Published: Tuesday, Dec. 5 1995 12:00 a.m. MST

Writer-director Sean Penn, whose show-biz career has been primarily as an actor, of course, proves with "The Crossing Guard" that he knows a lot about the art of creating believable characters on film. He extracts remarkable performances from Jack Nicholson, David Morse, Anjelica Huston and a strong supporting cast in this highly personal independent film.

But as a screenwriter and director, Penn needs some polish — his script could have used a rewrite or two, and the film's pacing and structure seem off.

A dour tale of revenge and redemption, "The Crossing Guard" feels more like an acting exercise than a movie.

Nicholson has the central role, and he's quite affecting as an embittered Los Angeles jeweler whose life for several years has been a raggedy series of sex and alcohol binges. He spends most of his time hanging out at a sleazy strip joint where he dates the strippers (primarily Priscilla Barnes) and drinks himself into a nightly stupor.

But at home, he has something else on his mind. He's marking a calendar on his wall, X's to count down the days until David Morse is released from prison.
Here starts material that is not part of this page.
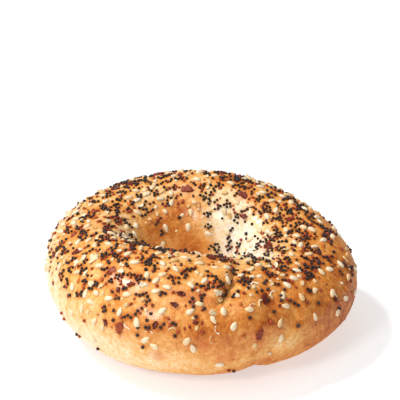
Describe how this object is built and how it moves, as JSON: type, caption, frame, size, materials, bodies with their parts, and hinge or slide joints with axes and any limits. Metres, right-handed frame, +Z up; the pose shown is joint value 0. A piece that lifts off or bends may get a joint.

Morse plays a felon who was convicted after killing Nicholson's young daughter several years earlier in a drunken-driving hit-and-run accident. But the fact that Morse has done time isn't enough for Nicholson. He's been plotting to kill Morse when he gets out.

As that day approaches, Nicholson visits his ex-wife (Anjelica Huston) and her husband (Robbie Robertson) to announce his intentions. He can't seem to stand the fact that she has gotten on with her life, which includes the care of Nicholson's other children, whom he has neglected. Shocked and appalled, she throws him out.

Once Morse is released, the film splits into two trails, one following Nicholson as he tries to muster up the courage to shoot Morse, while lamenting his own losses. And the other follows Morse, who, in an effort to rebuild his life, reunites with his parents (Piper Laurie, Richard Bradford) and takes up with an artist (Robin Wright) but is almost as grief-stricken as Nicholson over the incident.

This is challenging, perhaps even daunting material, and Penn's effort to explore it is sincere, if ill-advised and self-indulgent. Riddled with pointless and gratuitous touches (especially the scenes in the strip joint) and dialogue that belies the pretentiousness of it all, the film meanders aimlessly and endlessly.

The only real saving graces are the performances. Nicholson is a fascinating actor, of course, and his intense work provides the film with several memorable, powerful outbursts (in particular a telephone monologue about a dream). But it is the quiet, less flamboyant characterization by Morse that gives the film itself whatever credibility lingers in the end.

"The Crossing Guard" is rated R for violence, sex, nudity, profanity and vulgarity.